_Problem to solve_
Reproduce, exactly and in full, only the lines below from the one containing "loft(rings, null), PILE_BLACK);" through the one containing "before = set(bpy.data.objects)".

_Data shown_

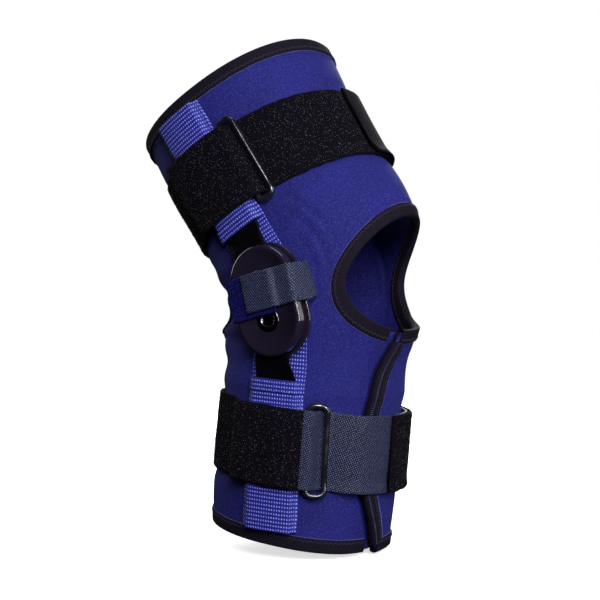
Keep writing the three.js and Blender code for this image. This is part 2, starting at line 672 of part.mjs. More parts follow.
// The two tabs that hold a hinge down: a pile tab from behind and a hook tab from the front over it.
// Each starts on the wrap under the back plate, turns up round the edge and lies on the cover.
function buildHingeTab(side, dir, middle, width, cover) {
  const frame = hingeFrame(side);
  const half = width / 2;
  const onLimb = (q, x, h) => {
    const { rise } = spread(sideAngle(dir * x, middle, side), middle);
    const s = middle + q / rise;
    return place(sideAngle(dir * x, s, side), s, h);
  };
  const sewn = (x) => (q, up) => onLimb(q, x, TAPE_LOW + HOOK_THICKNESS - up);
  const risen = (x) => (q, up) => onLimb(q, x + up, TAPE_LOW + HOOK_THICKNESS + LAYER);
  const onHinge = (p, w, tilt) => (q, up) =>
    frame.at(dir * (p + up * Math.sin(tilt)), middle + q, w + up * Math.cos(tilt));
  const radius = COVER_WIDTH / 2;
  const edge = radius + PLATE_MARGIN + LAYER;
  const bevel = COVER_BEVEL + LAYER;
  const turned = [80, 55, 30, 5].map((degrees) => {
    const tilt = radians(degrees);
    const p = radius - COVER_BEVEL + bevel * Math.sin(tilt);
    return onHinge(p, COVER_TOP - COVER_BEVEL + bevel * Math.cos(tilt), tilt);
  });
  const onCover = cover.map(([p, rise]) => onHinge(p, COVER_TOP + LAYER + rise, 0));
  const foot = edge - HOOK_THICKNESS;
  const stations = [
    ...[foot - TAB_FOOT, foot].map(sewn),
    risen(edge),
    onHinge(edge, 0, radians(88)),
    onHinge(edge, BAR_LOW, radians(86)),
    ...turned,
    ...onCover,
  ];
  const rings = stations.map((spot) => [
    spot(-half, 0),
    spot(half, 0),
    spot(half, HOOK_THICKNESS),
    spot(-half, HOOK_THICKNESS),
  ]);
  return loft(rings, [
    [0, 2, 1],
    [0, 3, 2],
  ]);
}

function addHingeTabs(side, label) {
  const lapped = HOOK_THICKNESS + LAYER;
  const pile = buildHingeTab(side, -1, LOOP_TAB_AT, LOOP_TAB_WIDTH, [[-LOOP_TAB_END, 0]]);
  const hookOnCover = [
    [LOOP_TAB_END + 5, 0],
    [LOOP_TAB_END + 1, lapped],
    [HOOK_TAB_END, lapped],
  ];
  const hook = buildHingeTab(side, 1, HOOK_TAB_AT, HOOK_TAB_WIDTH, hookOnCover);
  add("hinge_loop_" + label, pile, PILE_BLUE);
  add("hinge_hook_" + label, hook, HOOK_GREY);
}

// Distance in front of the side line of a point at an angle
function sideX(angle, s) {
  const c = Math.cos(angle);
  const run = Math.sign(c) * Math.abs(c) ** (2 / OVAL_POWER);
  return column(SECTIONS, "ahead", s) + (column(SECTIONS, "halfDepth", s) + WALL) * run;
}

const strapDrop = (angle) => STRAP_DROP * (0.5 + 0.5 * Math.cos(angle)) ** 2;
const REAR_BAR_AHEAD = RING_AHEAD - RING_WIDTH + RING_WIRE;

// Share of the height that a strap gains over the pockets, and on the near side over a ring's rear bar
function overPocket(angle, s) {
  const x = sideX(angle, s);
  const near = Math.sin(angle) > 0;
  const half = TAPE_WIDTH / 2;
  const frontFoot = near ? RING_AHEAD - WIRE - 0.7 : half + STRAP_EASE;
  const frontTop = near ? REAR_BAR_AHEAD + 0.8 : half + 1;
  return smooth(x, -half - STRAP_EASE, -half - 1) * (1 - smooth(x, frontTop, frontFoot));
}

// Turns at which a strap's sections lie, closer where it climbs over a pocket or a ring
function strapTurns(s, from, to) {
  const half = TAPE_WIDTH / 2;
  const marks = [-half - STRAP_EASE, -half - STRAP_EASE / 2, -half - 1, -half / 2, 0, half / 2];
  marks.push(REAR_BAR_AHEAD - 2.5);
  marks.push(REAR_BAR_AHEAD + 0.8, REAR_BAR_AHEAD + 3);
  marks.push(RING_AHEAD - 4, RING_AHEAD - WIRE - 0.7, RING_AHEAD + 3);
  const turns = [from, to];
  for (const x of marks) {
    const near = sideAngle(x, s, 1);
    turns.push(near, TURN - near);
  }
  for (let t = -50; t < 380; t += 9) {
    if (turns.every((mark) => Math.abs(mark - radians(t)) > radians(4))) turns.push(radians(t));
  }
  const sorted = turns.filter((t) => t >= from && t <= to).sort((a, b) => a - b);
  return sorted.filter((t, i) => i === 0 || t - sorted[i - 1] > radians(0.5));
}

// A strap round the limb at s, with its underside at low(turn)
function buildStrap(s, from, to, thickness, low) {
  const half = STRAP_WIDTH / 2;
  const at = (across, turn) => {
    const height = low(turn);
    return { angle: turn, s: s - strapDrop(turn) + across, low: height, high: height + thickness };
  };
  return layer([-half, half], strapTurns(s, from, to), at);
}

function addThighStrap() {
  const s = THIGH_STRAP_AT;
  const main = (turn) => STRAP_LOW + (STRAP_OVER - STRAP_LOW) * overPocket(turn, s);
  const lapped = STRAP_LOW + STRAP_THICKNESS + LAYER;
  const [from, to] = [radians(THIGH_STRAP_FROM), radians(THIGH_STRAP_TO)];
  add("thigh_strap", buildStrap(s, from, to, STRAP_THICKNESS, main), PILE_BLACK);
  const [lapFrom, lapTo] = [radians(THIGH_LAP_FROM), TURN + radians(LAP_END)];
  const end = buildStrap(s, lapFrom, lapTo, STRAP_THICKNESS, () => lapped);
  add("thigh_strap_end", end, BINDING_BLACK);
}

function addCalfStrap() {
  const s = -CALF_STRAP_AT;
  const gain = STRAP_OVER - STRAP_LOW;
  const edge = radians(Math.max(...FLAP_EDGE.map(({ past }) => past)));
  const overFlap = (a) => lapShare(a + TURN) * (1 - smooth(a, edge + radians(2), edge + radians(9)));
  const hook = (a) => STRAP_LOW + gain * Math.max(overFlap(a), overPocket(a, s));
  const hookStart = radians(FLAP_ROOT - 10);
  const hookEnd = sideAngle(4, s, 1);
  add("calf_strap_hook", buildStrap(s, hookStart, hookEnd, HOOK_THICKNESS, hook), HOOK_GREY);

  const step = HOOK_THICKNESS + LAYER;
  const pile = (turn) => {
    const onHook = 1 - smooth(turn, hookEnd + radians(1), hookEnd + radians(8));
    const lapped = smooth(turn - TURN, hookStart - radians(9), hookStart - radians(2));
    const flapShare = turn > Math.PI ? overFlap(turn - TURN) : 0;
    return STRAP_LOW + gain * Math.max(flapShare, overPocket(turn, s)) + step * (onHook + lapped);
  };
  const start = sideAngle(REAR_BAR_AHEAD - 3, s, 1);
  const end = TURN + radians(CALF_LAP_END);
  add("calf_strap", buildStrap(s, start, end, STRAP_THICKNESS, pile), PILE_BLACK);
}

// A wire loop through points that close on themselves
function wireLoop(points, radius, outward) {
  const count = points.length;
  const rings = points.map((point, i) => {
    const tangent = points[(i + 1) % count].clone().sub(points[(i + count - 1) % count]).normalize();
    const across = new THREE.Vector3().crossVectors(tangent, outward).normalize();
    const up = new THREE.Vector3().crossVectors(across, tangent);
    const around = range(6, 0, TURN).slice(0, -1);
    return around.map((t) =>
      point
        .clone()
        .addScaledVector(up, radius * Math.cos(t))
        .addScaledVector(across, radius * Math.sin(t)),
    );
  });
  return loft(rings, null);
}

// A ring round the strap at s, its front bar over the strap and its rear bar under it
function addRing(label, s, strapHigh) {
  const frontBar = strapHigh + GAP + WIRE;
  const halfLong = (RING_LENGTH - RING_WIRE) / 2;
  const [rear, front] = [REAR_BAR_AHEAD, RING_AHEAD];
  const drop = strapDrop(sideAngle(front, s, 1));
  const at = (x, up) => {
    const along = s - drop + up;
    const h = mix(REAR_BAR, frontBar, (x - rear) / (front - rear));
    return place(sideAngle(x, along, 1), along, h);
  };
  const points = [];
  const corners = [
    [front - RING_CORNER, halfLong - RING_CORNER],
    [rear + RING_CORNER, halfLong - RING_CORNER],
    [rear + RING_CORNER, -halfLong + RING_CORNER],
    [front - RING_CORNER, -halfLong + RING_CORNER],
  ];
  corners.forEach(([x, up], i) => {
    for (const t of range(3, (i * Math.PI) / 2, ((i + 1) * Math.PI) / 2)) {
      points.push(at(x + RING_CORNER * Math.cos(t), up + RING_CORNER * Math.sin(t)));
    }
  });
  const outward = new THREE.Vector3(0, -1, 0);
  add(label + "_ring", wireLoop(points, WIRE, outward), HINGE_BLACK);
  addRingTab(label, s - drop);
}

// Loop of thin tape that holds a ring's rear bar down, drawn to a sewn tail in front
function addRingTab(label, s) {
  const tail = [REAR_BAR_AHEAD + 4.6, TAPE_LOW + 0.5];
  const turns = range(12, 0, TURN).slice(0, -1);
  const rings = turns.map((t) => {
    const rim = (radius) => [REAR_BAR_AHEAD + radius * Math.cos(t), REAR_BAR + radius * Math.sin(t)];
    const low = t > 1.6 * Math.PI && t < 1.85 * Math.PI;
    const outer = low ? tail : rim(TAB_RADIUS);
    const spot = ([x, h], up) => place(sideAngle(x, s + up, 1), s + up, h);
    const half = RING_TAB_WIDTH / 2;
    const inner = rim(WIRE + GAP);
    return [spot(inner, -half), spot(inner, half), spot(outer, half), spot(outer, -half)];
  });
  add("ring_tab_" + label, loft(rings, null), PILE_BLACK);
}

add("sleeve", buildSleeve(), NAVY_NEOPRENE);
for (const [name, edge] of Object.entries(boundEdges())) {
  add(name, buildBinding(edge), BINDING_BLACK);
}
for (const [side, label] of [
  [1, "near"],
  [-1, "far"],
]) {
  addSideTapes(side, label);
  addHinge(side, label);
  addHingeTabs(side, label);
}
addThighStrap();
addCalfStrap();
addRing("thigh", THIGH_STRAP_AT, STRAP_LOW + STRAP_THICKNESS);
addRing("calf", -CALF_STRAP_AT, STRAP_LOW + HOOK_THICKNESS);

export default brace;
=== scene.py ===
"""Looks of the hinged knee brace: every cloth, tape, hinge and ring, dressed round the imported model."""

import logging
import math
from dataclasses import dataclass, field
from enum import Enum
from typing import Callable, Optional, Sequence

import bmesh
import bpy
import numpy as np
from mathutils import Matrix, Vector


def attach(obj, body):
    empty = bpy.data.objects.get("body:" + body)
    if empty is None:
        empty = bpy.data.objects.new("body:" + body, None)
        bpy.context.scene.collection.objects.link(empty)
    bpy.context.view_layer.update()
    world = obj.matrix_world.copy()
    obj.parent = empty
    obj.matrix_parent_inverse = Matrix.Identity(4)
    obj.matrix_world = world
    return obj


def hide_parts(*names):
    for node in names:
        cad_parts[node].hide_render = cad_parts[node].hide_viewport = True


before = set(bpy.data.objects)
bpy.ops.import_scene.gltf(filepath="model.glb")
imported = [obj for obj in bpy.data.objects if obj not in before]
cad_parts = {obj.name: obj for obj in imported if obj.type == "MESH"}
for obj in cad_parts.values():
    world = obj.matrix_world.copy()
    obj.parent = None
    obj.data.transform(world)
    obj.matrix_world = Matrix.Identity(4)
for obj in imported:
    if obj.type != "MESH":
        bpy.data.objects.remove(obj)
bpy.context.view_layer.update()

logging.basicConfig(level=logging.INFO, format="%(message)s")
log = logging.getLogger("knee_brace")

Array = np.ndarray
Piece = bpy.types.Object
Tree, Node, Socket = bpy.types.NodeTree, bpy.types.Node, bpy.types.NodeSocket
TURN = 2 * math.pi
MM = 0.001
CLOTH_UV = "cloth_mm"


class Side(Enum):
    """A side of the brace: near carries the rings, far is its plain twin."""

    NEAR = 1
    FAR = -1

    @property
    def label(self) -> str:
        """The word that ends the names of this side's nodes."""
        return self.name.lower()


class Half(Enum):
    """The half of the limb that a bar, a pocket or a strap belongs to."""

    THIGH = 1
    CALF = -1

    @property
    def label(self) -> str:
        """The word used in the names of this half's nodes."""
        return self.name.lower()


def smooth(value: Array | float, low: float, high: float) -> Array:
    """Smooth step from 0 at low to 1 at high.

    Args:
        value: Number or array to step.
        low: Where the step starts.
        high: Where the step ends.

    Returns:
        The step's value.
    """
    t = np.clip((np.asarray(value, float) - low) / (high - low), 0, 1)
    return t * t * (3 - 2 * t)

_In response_
  add("ring_tab_" + label, loft(rings, null), PILE_BLACK);
}

add("sleeve", buildSleeve(), NAVY_NEOPRENE);
for (const [name, edge] of Object.entries(boundEdges())) {
  add(name, buildBinding(edge), BINDING_BLACK);
}
for (const [side, label] of [
  [1, "near"],
  [-1, "far"],
]) {
  addSideTapes(side, label);
  addHinge(side, label);
  addHingeTabs(side, label);
}
addThighStrap();
addCalfStrap();
addRing("thigh", THIGH_STRAP_AT, STRAP_LOW + STRAP_THICKNESS);
addRing("calf", -CALF_STRAP_AT, STRAP_LOW + HOOK_THICKNESS);

export default brace;
=== scene.py ===
"""Looks of the hinged knee brace: every cloth, tape, hinge and ring, dressed round the imported model."""

import logging
import math
from dataclasses import dataclass, field
from enum import Enum
from typing import Callable, Optional, Sequence

import bmesh
import bpy
import numpy as np
from mathutils import Matrix, Vector


def attach(obj, body):
    empty = bpy.data.objects.get("body:" + body)
    if empty is None:
        empty = bpy.data.objects.new("body:" + body, None)
        bpy.context.scene.collection.objects.link(empty)
    bpy.context.view_layer.update()
    world = obj.matrix_world.copy()
    obj.parent = empty
    obj.matrix_parent_inverse = Matrix.Identity(4)
    obj.matrix_world = world
    return obj


def hide_parts(*names):
    for node in names:
        cad_parts[node].hide_render = cad_parts[node].hide_viewport = True


before = set(bpy.data.objects)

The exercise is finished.